The Google Drive migration specifically is one of the simpler ones in the batch given:
The existing GCS migration as a direct reference for Google OAuth2 handling
The small size of the current implementation (58 lines)
The straightforward authentication model (single access token)
This is a good candidate for a newer contributor familiar with the codebase patterns, or for batch implementation by the original issue author (davelopez) who designed and implemented the fsspec base class.
Follow the exact pattern established by PR #21590 (GCS migration). The implementation is straightforward: swap the base class from PyFilesystem2FilesSource to FsspecFilesSource, replace the fs.googledrivefs import with gdrive_fsspec, and update the _open_fs method to use the new library's authentication model.
Google credentials object: creds=Credentials(token=...)
The GCS implementation (googlecloudstorage.py) uses a dict approach. The gdrive_fsspec library documentation suggests it uses token and creds parameters.
Step 3: Update test configuration
test/unit/files/googledrive_file_sources_conf.yml: Review field names.

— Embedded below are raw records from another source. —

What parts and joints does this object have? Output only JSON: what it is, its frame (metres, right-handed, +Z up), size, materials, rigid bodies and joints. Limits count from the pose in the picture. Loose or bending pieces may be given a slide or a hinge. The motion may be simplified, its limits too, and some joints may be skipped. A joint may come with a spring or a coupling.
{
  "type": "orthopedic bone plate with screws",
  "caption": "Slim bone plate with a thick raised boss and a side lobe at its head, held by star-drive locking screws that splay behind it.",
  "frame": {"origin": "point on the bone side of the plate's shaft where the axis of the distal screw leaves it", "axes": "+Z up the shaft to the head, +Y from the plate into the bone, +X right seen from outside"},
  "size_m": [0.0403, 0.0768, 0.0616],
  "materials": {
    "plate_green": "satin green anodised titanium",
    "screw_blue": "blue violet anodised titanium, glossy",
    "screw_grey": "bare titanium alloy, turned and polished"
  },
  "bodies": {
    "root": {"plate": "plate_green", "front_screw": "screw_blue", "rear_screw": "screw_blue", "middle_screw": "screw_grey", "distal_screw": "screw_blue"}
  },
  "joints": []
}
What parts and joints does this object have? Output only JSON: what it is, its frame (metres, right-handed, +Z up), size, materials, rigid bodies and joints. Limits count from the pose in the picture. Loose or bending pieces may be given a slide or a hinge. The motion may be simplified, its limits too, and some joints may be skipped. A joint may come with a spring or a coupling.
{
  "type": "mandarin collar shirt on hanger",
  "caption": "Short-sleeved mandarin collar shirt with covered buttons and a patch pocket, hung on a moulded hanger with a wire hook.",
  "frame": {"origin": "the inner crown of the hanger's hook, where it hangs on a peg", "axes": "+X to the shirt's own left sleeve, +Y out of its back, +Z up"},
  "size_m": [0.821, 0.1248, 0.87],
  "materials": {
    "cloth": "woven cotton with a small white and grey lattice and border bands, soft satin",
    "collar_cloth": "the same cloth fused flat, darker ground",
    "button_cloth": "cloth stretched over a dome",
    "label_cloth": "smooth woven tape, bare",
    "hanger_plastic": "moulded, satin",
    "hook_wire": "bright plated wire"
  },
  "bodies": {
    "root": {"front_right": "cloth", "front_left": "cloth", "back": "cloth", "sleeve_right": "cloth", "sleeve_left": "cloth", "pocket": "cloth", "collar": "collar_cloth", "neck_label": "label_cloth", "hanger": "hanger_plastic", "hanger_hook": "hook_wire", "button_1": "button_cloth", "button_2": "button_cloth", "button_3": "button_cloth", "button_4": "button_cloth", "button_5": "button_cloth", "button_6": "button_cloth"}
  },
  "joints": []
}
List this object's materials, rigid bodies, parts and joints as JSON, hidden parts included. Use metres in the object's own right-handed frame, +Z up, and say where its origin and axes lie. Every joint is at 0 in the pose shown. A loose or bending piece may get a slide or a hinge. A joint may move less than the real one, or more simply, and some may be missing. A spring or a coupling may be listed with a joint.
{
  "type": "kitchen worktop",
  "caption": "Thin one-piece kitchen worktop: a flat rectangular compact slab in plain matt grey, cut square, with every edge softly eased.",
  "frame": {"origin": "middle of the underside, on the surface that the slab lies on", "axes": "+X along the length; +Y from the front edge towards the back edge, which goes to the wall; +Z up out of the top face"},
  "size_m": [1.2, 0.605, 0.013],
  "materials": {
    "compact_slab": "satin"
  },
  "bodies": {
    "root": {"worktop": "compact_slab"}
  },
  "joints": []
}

Current format:
- type: googledriveid: test1doc: Test access to a Google drive.token: ${user.preferences['googledrive|access_token']}refresh_token: ${user.preferences['googledrive|refresh_token']}token_uri: "https://www.googleapis.com/oauth2/v4/token"client_id: ${user.preferences['googledrive|client_id']}client_secret: ${user.preferences['googledrive|client_secret']}
This may need updates to match the new configuration model.
test/unit/files/test_googledrive.py: Minimal changes expected. The test structure should remain the same; only import paths or config field names might change.
Step 4: Update package configuration
packages/files/setup.cfg: Consider adding gdrive_fsspec to test extras:
pyproject.toml: Add gdrive_fsspec alongside other fsspec implementations if it should be available by default.
Step 5: Verify template compatibility
lib/galaxy/files/templates/examples/production_google_drive.yml: Verify the template still works with the new implementation. The configuration keys oauth2_client_id and oauth2_client_secret are handled by the template system before reaching the plugin.
lib/galaxy/files/templates/models.py: The GoogleDriveFileSourceConfiguration and GoogleDriveFileSourceTemplateConfiguration models may need updates if the resolved config class interface changes.
Testing Strategy
Automated unit tests: The existing test (test_googledrive.py) requires live credentials. Consider adding a mock-based test using the BaseFileSourceTestSuite pattern established in PR #20698 with a mocked GoogleDriveFileSystem.
Integration testing: Run test_googledrive.py with valid Google Drive credentials:
Issue #21868 requests migrating Galaxy's Google Drive file source plugin from the deprecated PyFilesystem2 (fs.googledrivefs) backend to the modern fsspec framework (gdrive_fsspec). This is one of five coordinated migration issues (#21865-#21869) filed by davelopez to eliminate Galaxy's dependency on the unmaintained PyFilesystem2 ecosystem. The recommended approach follows the established pattern from PR #21590 (GCS migration) and involves swapping the base class from PyFilesystem2FilesSource to FsspecFilesSource, replacing the fs.googledrivefs import with gdrive_fsspec, and updating the _open_fs method to use the new library's authentication model. This is small, well-scoped work with clear prior art.
PRIORITIZE NOW -- low effort, high strategic value, proven pattern
Key Questions for Group Discussion
Should all five fsspec migration issues (#21865-21869) be worked as a single coordinated batch, or can they be picked up independently? Working them together enables removing _pyfilesystem2.py sooner.
Who has access to Google Drive credentials for manual testing? The CI test requires GALAXY_TEST_GOOGLE_DRIVE_ACCESS_TOKEN and GALAXY_TEST_GOOGLE_DRIVE_REFRESH_TOKEN.
Is there a plan for the remaining PyFilesystem2-based sources not covered in this batch (azure, posix, rspace, onedata, anvil, basespace)?
Should we invest in mock-based unit tests for these cloud file sources, or is the integration test pattern sufficient?
Concerns
Scope creep: Keep each migration as a standalone PR. Do not combine multiple file source migrations into one PR, even though they follow the same pattern.
Breaking changes: The OAuth2 credential mapping between fs.googledrivefs and gdrive_fsspec must preserve backward compatibility for existing configured Galaxy instances. The YAML configuration format must not change without a documented migration path.
Maintenance burden: Minimal ongoing burden. The fsspec base class handles all generic file source operations; the plugin only implements _open_fs. Moving to gdrive_fsspec (under the official fsspec GitHub org) should actually reduce maintenance burden compared to fs.googledrivefs.
Library maturity: gdrive_fsspec is relatively new. Its API stability and completeness for Galaxy's use cases (ls, download, upload, walk, glob) should be verified before merging.